Short Strangle
A short strangle is an undefined-risk options strategy built by selling an out-of-the-money put and an out-of-the-money call in the same expiration. It is used when a trader expects the underlying to stay within a range, implied volatility to contract, and time decay to work in the seller’s favor, while allowing more room for price movement than a short straddle.
A short strangle is created by selling a put below the market and selling a call above the market with the same expiration date. Because the short strikes are separated, the trade gives the underlying more room to move than a short straddle before expiration risk becomes severe.
In practical terms, it is a neutral premium-selling trade. The seller is expressing the view that realized movement will be smaller than what option premiums imply, while also collecting premium from both sides of the market.
The trade collects premium from both options at entry. If the underlying remains between the strikes and enough time passes, both options can decay and the seller can keep some or all of the initial credit.
A short strangle is typically less concentrated than a short straddle because the options sold are out of the money rather than at the same at-the-money strike. That wider structure reduces premium intake but creates wider breakevens and a broader zone where the trade can still work.
Maximum profit is limited to the total premium collected and occurs if the underlying expires between the short put and short call. If both options expire worthless, the seller keeps the full credit.

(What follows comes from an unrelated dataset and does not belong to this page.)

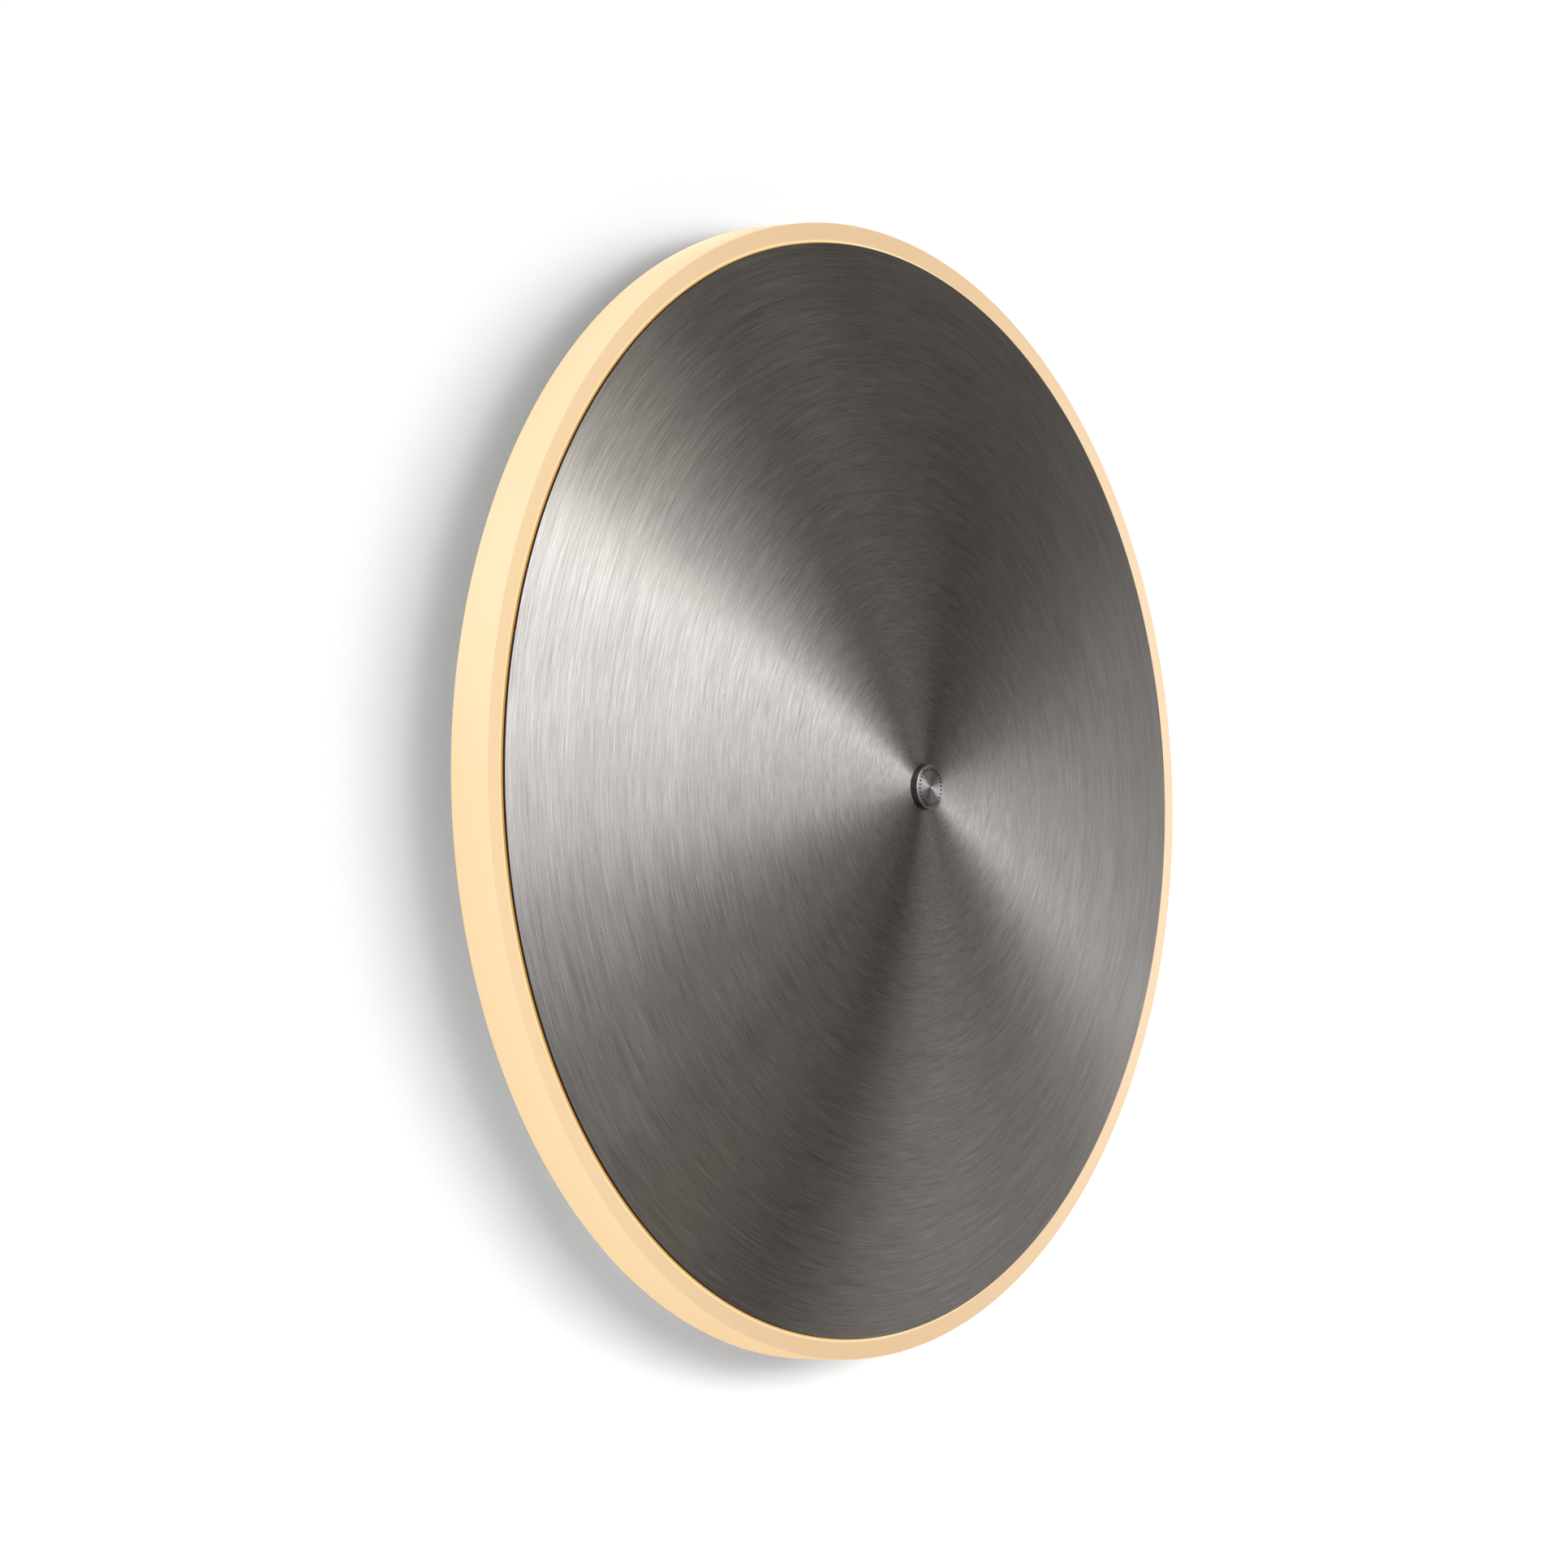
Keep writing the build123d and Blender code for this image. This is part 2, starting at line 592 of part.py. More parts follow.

Losses begin once the underlying moves beyond either breakeven. On the downside, loss can become very large if the stock falls sharply. On the upside, loss is theoretically unlimited through the short call.
Example: Stock at 100
Suppose you sell the 95 put for 2.40 and the 105 call for 2.60. Your total net credit is 5.00.
Maximum profit: 5.00, or $500 per 1-lot before fees.
Lower breakeven: 95.00 – 5.00 = 90.00
Upper breakeven: 105.00 + 5.00 = 110.00
Upside loss: Theoretically unlimited.
Downside loss: Substantial, down to the stock approaching zero, partially offset by the credit received.
If the stock expires between 95 and 105, both options expire worthless and the full credit is retained. Between 90 and 95, or between 105 and 110, the trade is still profitable at expiration but profit is shrinking. Beyond those breakevens, the position loses money.
The short strangle is fundamentally a short volatility trade. You are collecting premium in exchange for accepting the risk that realized movement exceeds the market’s implied expectations.
In practice, this makes the trade highly sensitive to unexpected directional moves and to volatility expansion, particularly if the underlying is near a catalyst or begins trending forcefully.
Theta: The trade generally benefits from time passing as long as the underlying stays reasonably contained and the sold options lose extrinsic value.
Vega: The short strangle is usually short vega. A contraction in implied volatility helps the seller, while a volatility expansion can increase the position’s mark-to-market value against them.
Gamma: The position is short gamma. As the underlying approaches or moves through one of the short strikes, directional risk intensifies and losses can accelerate faster than many traders expect.
The expiration diagram is only the final outcome. Before expiration, the P&L curve is smoother because both options still carry time value, and that value changes with underlying price, time to maturity, and implied volatility.
As a result, a short strangle can be profitable before expiration even without pinning perfectly between the strikes, especially if time passes and implied volatility contracts. But that same mark-to-market behavior can work against the trade if volatility expands or price moves quickly toward one side.
When it fits
- Implied volatility is elevated relative to expected realized movement.
- You expect price to remain within a range rather than pin a single strike.
- You want wider breakevens than a short straddle can offer.
How the trade wins
- Time passes without a major move.
- Implied volatility contracts after entry.
- The underlying remains between the short strikes.
How the trade loses
- The stock trends forcefully through one side.
- Implied volatility rises after entry.
- The position is oversized relative to account and margin tolerance.